December 22, 2024

Barry Flanagan, Tate Britain

Barry Flanagan: Early Works (1965-1982)

Tate Britain, London

From 27th September 2011 to 2nd January 2012

By Paula Barriobero

Even though Barry Flanagan is well known because of his sculptures of hares made during the eighties and the nineties, there was a Barry Flanagan before this one. This is the starting point for this exhibition at Tate Britain which has been conceived with the purpose of discovering the young Flanagan. The exhibition covers from his beginnings as sculptor with Anthony Caro to his participation in the Venice Biennale in 1982 representing United Kingdom. It also includes the creation of the first haresculptures in bronze at the end of the seventies.

The exhibition has been presented in a chronological order through Barry Flanagan’s formative years in Central Saint Martins College of Art and shows how Anthony Caro’s evening lessons changed his vision of sculpture. In these lessons, the sculptor and professor Caro encouraged students to practice sculpture in an experimental way. Students did their independent sculptural practice and then they received critical feedback in a studio crit. Professors took Black Mountain College practices as a model to follow in the artistic teaching.

After graduating in 1966, Flanagan was exposed in two of the greats exhibitions of those years, Op Losse Schroeven curated by Wim Beeren (Stedelijk Museum, Amsterdam) and When Attitudes Become Form curated by Harald Szeemann (ICA, London) in 1969. These two exhibitions were a landmark in the history of curating exhibitions due to the fact both exhibitions exposed the “new art” of the late 1960s. They brought together arte povera, conceptual, minimal and land art and they questioned those categories and introduced innovative curatorial strategies that would be imitated through the following years.

Encouraged by theoretical texts by Clement Greenberg, students, among them, Flanagan, practiced an urban, abstract form of sculpture using new materials considered not noble, such as ropes, glass or sand. At the same time, there was also an explosion of interest for alchemy and mysterious and Alfred Jarry’s pataphysic and his text, Ubu the King.

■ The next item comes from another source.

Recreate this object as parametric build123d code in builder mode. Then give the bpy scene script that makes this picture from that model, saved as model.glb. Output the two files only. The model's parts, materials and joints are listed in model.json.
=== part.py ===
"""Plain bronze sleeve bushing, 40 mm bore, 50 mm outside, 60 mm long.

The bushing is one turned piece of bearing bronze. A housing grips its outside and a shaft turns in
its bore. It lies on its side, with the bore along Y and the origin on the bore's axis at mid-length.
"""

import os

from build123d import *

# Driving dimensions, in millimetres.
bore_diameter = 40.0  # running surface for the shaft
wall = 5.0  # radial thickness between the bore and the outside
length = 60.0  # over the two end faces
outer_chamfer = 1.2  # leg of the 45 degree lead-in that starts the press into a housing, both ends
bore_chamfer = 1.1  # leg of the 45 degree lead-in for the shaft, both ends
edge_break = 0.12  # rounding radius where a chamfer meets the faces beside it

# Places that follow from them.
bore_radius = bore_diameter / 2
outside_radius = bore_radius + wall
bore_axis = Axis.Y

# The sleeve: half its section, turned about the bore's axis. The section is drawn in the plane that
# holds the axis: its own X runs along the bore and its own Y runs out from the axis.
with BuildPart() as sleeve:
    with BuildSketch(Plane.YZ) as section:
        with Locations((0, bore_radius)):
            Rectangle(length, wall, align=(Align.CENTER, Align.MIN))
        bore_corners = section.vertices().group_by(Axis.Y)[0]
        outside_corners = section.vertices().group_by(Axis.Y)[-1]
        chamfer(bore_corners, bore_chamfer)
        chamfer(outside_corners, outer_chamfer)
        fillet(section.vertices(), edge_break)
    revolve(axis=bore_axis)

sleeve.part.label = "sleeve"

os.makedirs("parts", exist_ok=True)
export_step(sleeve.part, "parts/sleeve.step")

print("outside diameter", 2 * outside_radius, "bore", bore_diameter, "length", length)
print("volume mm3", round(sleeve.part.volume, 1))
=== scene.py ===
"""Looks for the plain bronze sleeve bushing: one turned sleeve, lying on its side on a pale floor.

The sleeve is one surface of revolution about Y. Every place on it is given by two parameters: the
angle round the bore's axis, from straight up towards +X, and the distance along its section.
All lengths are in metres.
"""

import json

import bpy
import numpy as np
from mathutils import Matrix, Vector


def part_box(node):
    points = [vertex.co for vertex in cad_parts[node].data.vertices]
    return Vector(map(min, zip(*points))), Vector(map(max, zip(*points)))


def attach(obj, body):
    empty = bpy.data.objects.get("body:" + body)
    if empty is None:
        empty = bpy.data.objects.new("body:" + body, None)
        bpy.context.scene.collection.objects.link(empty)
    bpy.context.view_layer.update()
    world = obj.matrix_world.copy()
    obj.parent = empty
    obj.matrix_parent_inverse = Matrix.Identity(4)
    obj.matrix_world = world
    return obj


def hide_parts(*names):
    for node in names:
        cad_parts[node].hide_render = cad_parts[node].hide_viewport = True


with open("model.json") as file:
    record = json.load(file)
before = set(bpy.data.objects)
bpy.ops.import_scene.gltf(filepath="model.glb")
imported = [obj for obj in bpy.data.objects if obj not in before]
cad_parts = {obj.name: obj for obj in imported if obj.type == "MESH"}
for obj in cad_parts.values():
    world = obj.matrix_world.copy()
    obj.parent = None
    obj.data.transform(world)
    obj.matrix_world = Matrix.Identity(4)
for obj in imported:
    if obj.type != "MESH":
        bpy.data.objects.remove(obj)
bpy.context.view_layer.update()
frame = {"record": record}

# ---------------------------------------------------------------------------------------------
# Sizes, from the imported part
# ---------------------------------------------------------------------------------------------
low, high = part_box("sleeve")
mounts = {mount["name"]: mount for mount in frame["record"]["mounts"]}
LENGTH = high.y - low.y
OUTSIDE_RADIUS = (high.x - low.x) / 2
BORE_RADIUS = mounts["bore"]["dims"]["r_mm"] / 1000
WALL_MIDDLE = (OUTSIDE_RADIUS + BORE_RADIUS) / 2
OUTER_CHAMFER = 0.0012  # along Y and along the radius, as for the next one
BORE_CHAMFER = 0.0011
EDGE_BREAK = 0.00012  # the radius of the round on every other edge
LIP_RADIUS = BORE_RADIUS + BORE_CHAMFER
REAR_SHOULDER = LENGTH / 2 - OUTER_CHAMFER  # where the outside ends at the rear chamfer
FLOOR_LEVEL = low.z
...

In fact, Flanagan dedicated a series of sculptures and drawings to this text that can be seen in the exhibition.

The use of “poor” materials in Flanagan’s sculptures like sand, ropes, wood or cloth is related to the explosion of arte povera in Italy. This movement was theorised by Germano Celant and had protagonists as Mario Merz, Michelangelo Pistoletto or Jannis Kounellis. The arte povera was a reaction against the consumer objects idealized by pop art and the use of noble materials on behalf of minimal.

Flanagan has also been related to land art and with one of their major representatives, Roberth Smithson. In fact, he was shown with artists from povera as well as land art movement in some galleries in Europe and in United States. The use of these particular materials made Flanagan understand sculpture in a particular way because the artist was continually thinking of materials’ properties and the creation process. When he started working with stones, the sense of the play and chance were still present in his work due to the fact that he raised monoliths of stone on very doubtful plinths as in Ubu of Arabia.

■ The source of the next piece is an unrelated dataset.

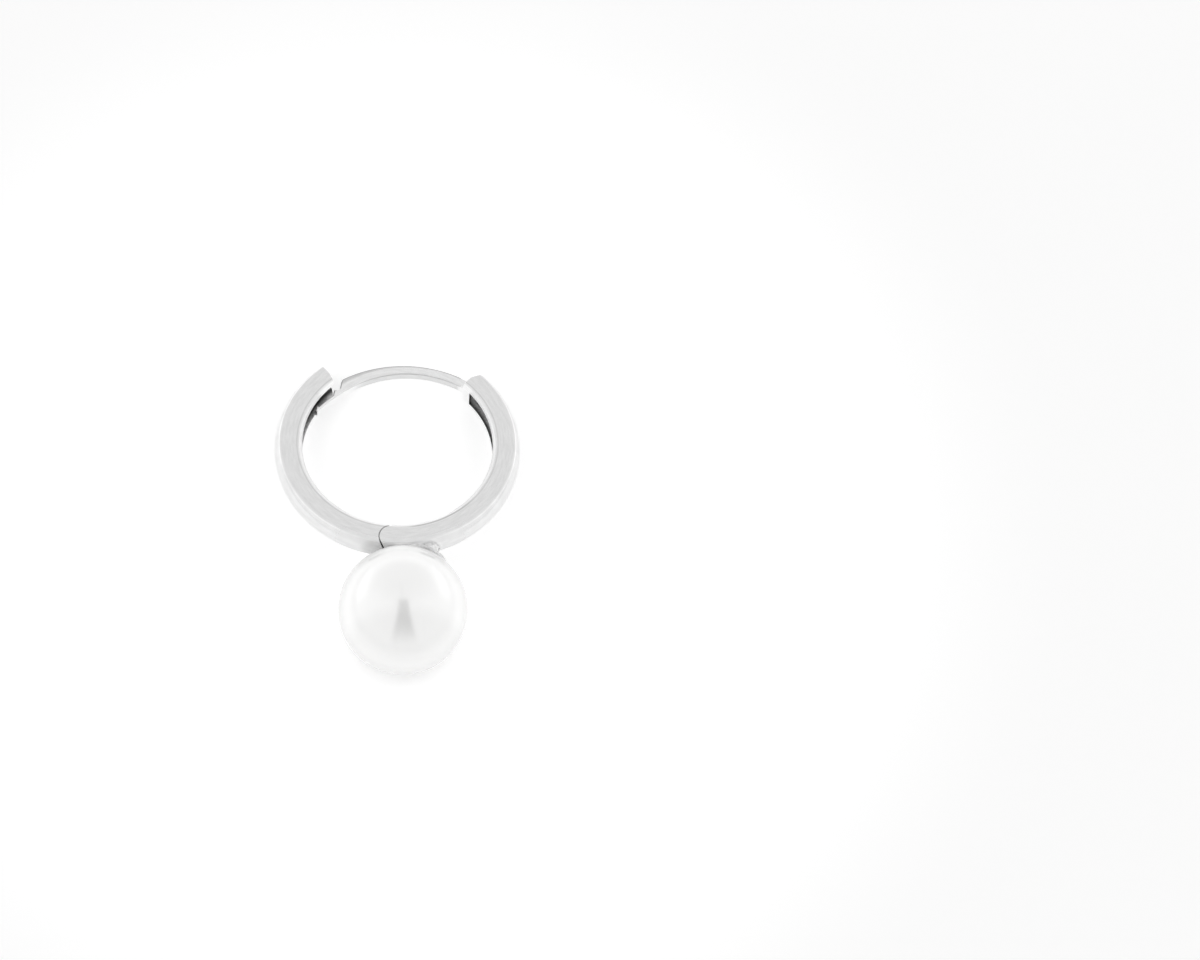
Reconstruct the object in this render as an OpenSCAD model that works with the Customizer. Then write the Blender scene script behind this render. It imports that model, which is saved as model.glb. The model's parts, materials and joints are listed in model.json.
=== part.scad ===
// Hinged hoop earring in white metal, with one round pearl fixed under the hoop.
// The hoop is drawn flat around the origin: its open top is towards +Y, the pearl towards -Y,
// and its axis is Z. lay_down() then rests it on the pearl and the two ends of the arms.

/* [Hoop] */
// Outer diameter of the hoop, over the domed rim
hoop_d = 12.4; // [12:0.1:13]
// Inner diameter of the hoop
hoop_inner_d = 9.6; // [9.4:0.05:9.7]
// Width of the band, along the hoop's axis
band_w = 1.4; // [1.3:0.05:1.6]
// Rise of the domed rim over the band's flat sides
dome_h = 0.28; // [0.2:0.01:0.35]
// Thickness of the channel's two side walls
side_t = 0.22; // [0.18:0.01:0.28]
// Thickness of the rim at the foot of its dome
rim_t = 0.28; // [0.2:0.01:0.35]

/* [Arms] */
// Direction in which the post half ends, counted from +X
post_half_end = 45; // [42:1:50]
// Direction in which the catch half ends, counted from +X
catch_half_end = 129; // [126:1:132]
// Thickness of the plate that closes the post half's channel
end_plate_t = 0.5; // [0.4:0.05:0.6]

/* [Ear post] */
// Width of the post, along the hoop's axis
post_w = 0.5; // [0.4:0.05:0.7]
// Thickness of the post at its highest point
post_t = 0.52; // [0.48:0.01:0.6]
// Height of the post's outer edge over the hoop's centre
post_top = 4.96; // [4.94:0.01:5.02]
// Radius of the post's outer edge
post_outer_r = 6.15; // [6.1:0.05:6.3]
// Radius of the post's inner edge
post_inner_r = 5.18; // [5.1:0.01:5.25]
// Place of the shoulder where the snap notch begins, left of the middle
shoulder_x = 2.72; // [2.65:0.01:2.75]
// Rounding of the shoulder
shoulder_r = 0.3; // [0.2:0.05:0.4]
// Thickness of the tongue past the notch
tongue_t = 0.17; // [0.14:0.01:0.2]
// Radius of the tongue's inner edge
tongue_inner_r = 8.7; // [8:0.1:9.5]
// Direction in which the tongue ends, counted from +X
tongue_end = 150; // [146:1:152]
// Height of the barb near the tongue's tip
barb_h = 0.15; // [0.1:0.01:0.18]

/* [Hinge] */
// Distance of the hinge from the hoop's middle, to the catch half's side
hinge_x = 0.45; // [0.4:0.01:0.5]
// Distance of the hinge below the hoop's centre
hinge_y = 5.58; // [5.55:0.01:5.6]
// Radius of the two outer cheeks
cheek_r = 0.62; // [0.6:0.01:0.64]
// Gap round the cheeks
hinge_gap = 0.04; // [0.03:0.01:0.05]
// Width of the middle knuckle
knuckle_w = 0.54; // [0.5:0.01:0.56]
// Diameter of the pin
pin_d = 0.52; // [0.46:0.02:0.56]
// Cover of metal over each end of the pin
pin_cover = 0.12; // [0.1:0.01:0.15]

/* [Pearl] */
// Diameter of the pearl
pearl_d = 6.45; // [6.3:0.01:6.5]
// Distance from the hoop's centre down to the pearl's centre
pearl_drop = 9.5; // [9.48:0.01:9.6]
// Lean of the cup and peg away from the hinge, in degrees
cup_lean = 20; // [19:0.5:22]
// Diameter of the cup across its edge
cup_d = 2.4; // [2.2:0.1:2.6]
// Thickness of the cup
cup_t = 0.24; // [0.2:0.01:0.26]
// Diameter of the peg in the pearl
peg_d = 0.7; // [0.6:0.05:0.8]
// Depth of the peg in the pearl
peg_depth = 2.2; // [1.8:0.1:2.6]

/* [Hidden] */
$fn = 128;
white_metal = [0.86, 0.87, 0.88];
pearl_white = [0.97, 0.96, 0.94];

// Point on a circle about c, in the direction a
function on_circle(c, r, a) = c + r * [cos(a), sin(a)];

// Radii of the band's section
outer_r = hoop_d / 2;
inner_r = hoop_inner_d / 2;
half_w = band_w / 2;
side_r = outer_r - dome_h;
dome_r = (half_w * half_w + dome_h * dome_h) / (2 * dome_h);
channel_r = side_r - rim_t;
channel_w = band_w - 2 * side_t;

// Directions between which each channel is open
mouth_cut = 1;
post_channel_start = -80;
post_channel_end = post_half_end - end_plate_t / inner_r * 180 / PI;
catch_channel_end = 253;
hinge_reach = 12;

// Hinge: a slot in the post half takes the catch half's middle knuckle
hinge = [-hinge_x, -hinge_y];
knuckle_r = cheek_r - hinge_gap;
slot_r = cheek_r + 2 * hinge_gap;
side_gap = 0.05;
slot_w = knuckle_w + 2 * side_gap;
lip_gap = 0.1;
neck_back = 0.3;
pin_seat = 0.01;
pin_play = 0.03;
pin_len = band_w - 2 * pin_cover;

// Ear post: its edges are arcs, and the tongue's flatter arc runs on from the inner one
post_outer_x = 0.31;
post_inner_x = 0.48;
post_root = 1;
post_outer_c = [post_outer_x, post_top - post_outer_r];
post_inner_c = [post_inner_x, post_top - post_t - post_inner_r];
tongue_start = 122;
tongue_c = on_circle(post_inner_c, post_inner_r - tongue_inner_r, tongue_start);
tongue_outer_r = tongue_inner_r + tongue_t;
barb_back = 1.9;
barb_ramp = 1.4;
overlap = 0.1;

// Pearl and cup share one centre; a thin gap holds the glue
glue_gap = 0.03;
pearl_r = pearl_d / 2;
cup_inner_r = pearl_r + glue_gap;
cup_outer_r = cup_inner_r + cup_t;
stem_d = 1;
stem_top = 3.95;

// The tilt at which the pearl and both arm ends touch one plane
post_foot = on_circle([0, 0], side_r, post_half_end);
catch_foot = on_circle([0, 0], side_r, catch_half_end);
pearl_c = [0, -pearl_drop];
foot_line = (post_foot - catch_foot) / norm(post_foot - catch_foot);
foot_out = [foot_line.y, -foot_line.x];
reach = foot_out * (pearl_c - post_foot);
lie_tilt = asin(pearl_r / norm([reach, half_w])) - atan2(half_w, reach);
floor_up = [sin(lie_tilt) * foot_out.x, sin(lie_tilt) * foot_out.y, cos(lie_tilt)];
floor_z = floor_up * [post_foot.x, post_foot.y, -half_w];

// Sideways shift that puts the middle of the outline over the origin
far_y = post_top * cos(lie_tilt) + post_w / 2 * sin(lie_tilt);
near_y = -pearl_drop * cos(lie_tilt) - pearl_r;
mid_y = (far_y + near_y) / 2;

// Turns the flat hoop about the line through its two arm ends and sets it on the ground
module lay_down()
    translate([0, -mid_y, -floor_z])
        rotate(a = -lie_tilt, v = [foot_line.x, foot_line.y, 0])
            children();

// Half space on one side of x: toward is 1 for the right, -1 for the left
module side_of(x, toward) {
    size = 2 * hoop_d;
    translate([toward > 0 ? x : x - size, -hoop_d, -hoop_d])
        cube([size, size, size]);
}

// Disc round the hinge, w wide along the hoop's axis
module hinge_disc(r, w)
    translate(hinge)
        cylinder(r = r, h = w, center = true);

// Section of the band: flat sides and inside, domed rim
module band_section()
    intersection() {
        translate([outer_r - dome_r, 0])
            circle(r = dome_r);
        translate([inner_r, -half_w])
            square([outer_r - inner_r, band_w]);
    }

// Band between two directions
module band(from, to)
    rotate(from)
        rotate_extrude(angle = to - from)
            band_section();

// Space of the channel between two directions
module channel(from, to)
    rotate(from)
        rotate_extrude(angle = to - from)
            translate([inner_r - mouth_cut, -channel_w / 2])
                square([channel_r - inner_r + mouth_cut, channel_w]);

// Wedge about c between two directions
module sector(c, r, from, to)
    polygon([c, on_circle(c, r, from), on_circle(c, r, (from + to) / 2), on_circle(c, r, to)]);

// Wedge outside a corner circle, cut away to round that corner
module corner_cut(c, r, from, to)
    difference() {
        sector(c, 3 * r, from, to);
        translate(c)
            circle(r = r);
    }

// Ear post seen along the hoop's axis, with shoulder, notch, tongue and barb
module post_outline() {
    corner_x = shoulder_r - shoulder_x;
    corner_run = corner_x - post_outer_c.x;
    corner_rise = sqrt(pow(post_outer_r - shoulder_r, 2) - corner_run * corner_run);
    corner_c = [corner_x, post_outer_c.y + corner_rise];
    tip = on_circle([0, 0], inner_r, tongue_end) - tongue_c;
    tip_dir = atan2(tip.y, tip.x);
    difference() {
        intersection() {
            translate(post_outer_c)
                circle(r = post_outer_r);
            sector([0, 0], hoop_d, post_half_end - post_root, tongue_end);
        }
        translate(post_inner_c)
            circle(r = post_inner_r);
        translate([-shoulder_x - hoop_d, 0])
            square(hoop_d);
        intersection() {
            translate(tongue_c)
                circle(r = tongue_inner_r);
            sector(tongue_c, 2 * hoop_d, tongue_start, tip_dir);
        }
        corner_cut(corner_c, shoulder_r, atan2(corner_rise, corner_run), 180);
    }
    intersection() {
        difference() {
            translate(tongue_c)
                circle(r = tongue_outer_r);
            translate(tongue_c)
                circle(r = tongue_inner_r);
        }
        sector(tongue_c, 2 * hoop_d, tongue_start, tip_dir);
    }
    polygon([
        on_circle(tongue_c, tongue_outer_r - overlap, tip_dir - barb_back),
        on_circle(tongue_c, tongue_outer_r + barb_h, tip_dir - barb_back),
        on_circle(tongue_c, tongue_outer_r, tip_dir - barb_back + barb_ramp),
        on_circle(tongue_c, tongue_outer_r - overlap, tip_dir - barb_back + barb_ramp)
    ]);
}

module ear_post()
    linear_extrude(post_w, center = true)
        post_outline();

// Places its children at the pearl's centre, with Z along the peg towards the hoop
module at_pearl()
    translate([0, -pearl_drop, 0])
        rotate(-cup_lean)
            rotate([-90, 0, 0])
                children();

// Shallow cup behind the pearl, the peg inside it and the stem that joins it to the hoop
module pearl_cup()
    at_pearl() {
        intersection() {
            difference() {
                sphere(r = cup_outer_r);
                sphere(r = cup_inner_r);
            }
            cylinder(d = cup_d, h = pearl_d);
        }
        translate([0, 0, pearl_r - peg_depth])
            cylinder(d = peg_d, h = peg_depth + cup_t);
        translate([0, 0, cup_inner_r + cup_t / 2])
            cylinder(d = stem_d, h = stem_top - cup_inner_r - cup_t / 2);
    }

// Half hoop that carries the post and the pearl
module post_half()
    color(white_metal)
        lay_down()
            difference() {
                union() {
                    difference() {
                        intersection() {
                            band(-90 - hinge_reach, post_half_end);
                            union() {
                                side_of(-hinge_x, 1);
                                hinge_disc(cheek_r, 2 * band_w);
                            }
                        }
                        channel(post_channel_start, post_channel_end);
                    }
                    ear_post();
                    pearl_cup();
                }
                hinge_disc(slot_r, slot_w);
                hinge_disc(pin_d / 2 + pin_seat, pin_len + 2 * pin_seat);
            }

// Half hoop that swings open, with the middle knuckle of the hinge
module catch_half()
    color(white_metal)
        lay_down()
            difference() {
                union() {
                    difference() {
                        band(catch_half_end, 270);
                        side_of(-hinge_x - lip_gap, 1);
                        hinge_disc(cheek_r + hinge_gap, 2 * band_w);
                    }
                    intersection() {
                        band(270 - 2 * hinge_reach, 270 + hinge_reach);
                        hinge_disc(2 * cheek_r, knuckle_w);
                        union() {
                            hinge_disc(knuckle_r, band_w);
                            side_of(-hinge_x - neck_back, -1);
                        }
                    }
                }
                channel(catch_half_end - hinge_reach, catch_channel_end);
                hinge_disc(pin_d / 2 + pin_play, 2 * band_w);
            }

module hinge_pin()
    color(white_metal)
        lay_down()
            hinge_disc(pin_d / 2, pin_len);

// Round pearl, half drilled for the peg
module pearl()
    color(pearl_white)
        lay_down()
            at_pearl()
                difference() {
                    sphere(r = pearl_r);
                    translate([0, 0, pearl_r - peg_depth - glue_gap])
                        cylinder(d = peg_d + 2 * glue_gap, h = pearl_r);
                }

post_half();
catch_half();
hinge_pin();
pearl();
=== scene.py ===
import json
import math

import bmesh
import bpy
from mathutils import Matrix, Vector


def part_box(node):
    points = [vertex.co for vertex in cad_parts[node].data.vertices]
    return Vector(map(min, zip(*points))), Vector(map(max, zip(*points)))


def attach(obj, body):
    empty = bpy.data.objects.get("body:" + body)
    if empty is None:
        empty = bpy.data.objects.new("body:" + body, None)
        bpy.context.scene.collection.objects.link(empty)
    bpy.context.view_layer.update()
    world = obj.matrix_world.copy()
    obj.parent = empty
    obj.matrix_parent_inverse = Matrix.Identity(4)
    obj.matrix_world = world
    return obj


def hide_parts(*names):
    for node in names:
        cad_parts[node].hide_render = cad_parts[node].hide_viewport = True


# Blender's start-up objects go
for leftover in ("Cube", "Camera", "Light"):
    if leftover in bpy.data.objects:
        bpy.data.objects.remove(bpy.data.objects[leftover])

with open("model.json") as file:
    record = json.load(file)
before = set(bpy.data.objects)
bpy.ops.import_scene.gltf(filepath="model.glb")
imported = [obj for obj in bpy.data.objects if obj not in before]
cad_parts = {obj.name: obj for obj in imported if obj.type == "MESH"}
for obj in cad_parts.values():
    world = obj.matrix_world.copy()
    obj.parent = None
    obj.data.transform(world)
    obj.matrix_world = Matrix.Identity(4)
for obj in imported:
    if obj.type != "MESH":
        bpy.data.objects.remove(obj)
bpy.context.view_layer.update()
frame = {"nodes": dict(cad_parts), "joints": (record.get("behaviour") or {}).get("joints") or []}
print("frame loaded:", sorted(frame["nodes"]))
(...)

The combination of the elements discussed before led the artist to rethink the compromise of him in relation to the art, society and the responsibility of institutions. That’s why he is continually questioning artistic genres such as painting and sculpture, creating new forms of exhibiting works of art and breaking with these fixes and dual notions of the genres. For example in the Tate Britain exhibition there is a cloth fixed on the wall with three wood sticks and a sculpture hanging as if it was a painting.

One of the challenges the curators have had when installing this exhibition has been the fragility of some materials such as sand. Thanks to the notes left by the artist about the way of exhibiting the different pieces, they have been able to install and preserve the works. Once you have seen this exhibition you will realise that even though the artist is well known because of his sculptures from eighties and nineties, there is no doubt that the most interesting works he has made were the ones he made during the sixties and the seventies because of the experimentation with materials and artistic genres.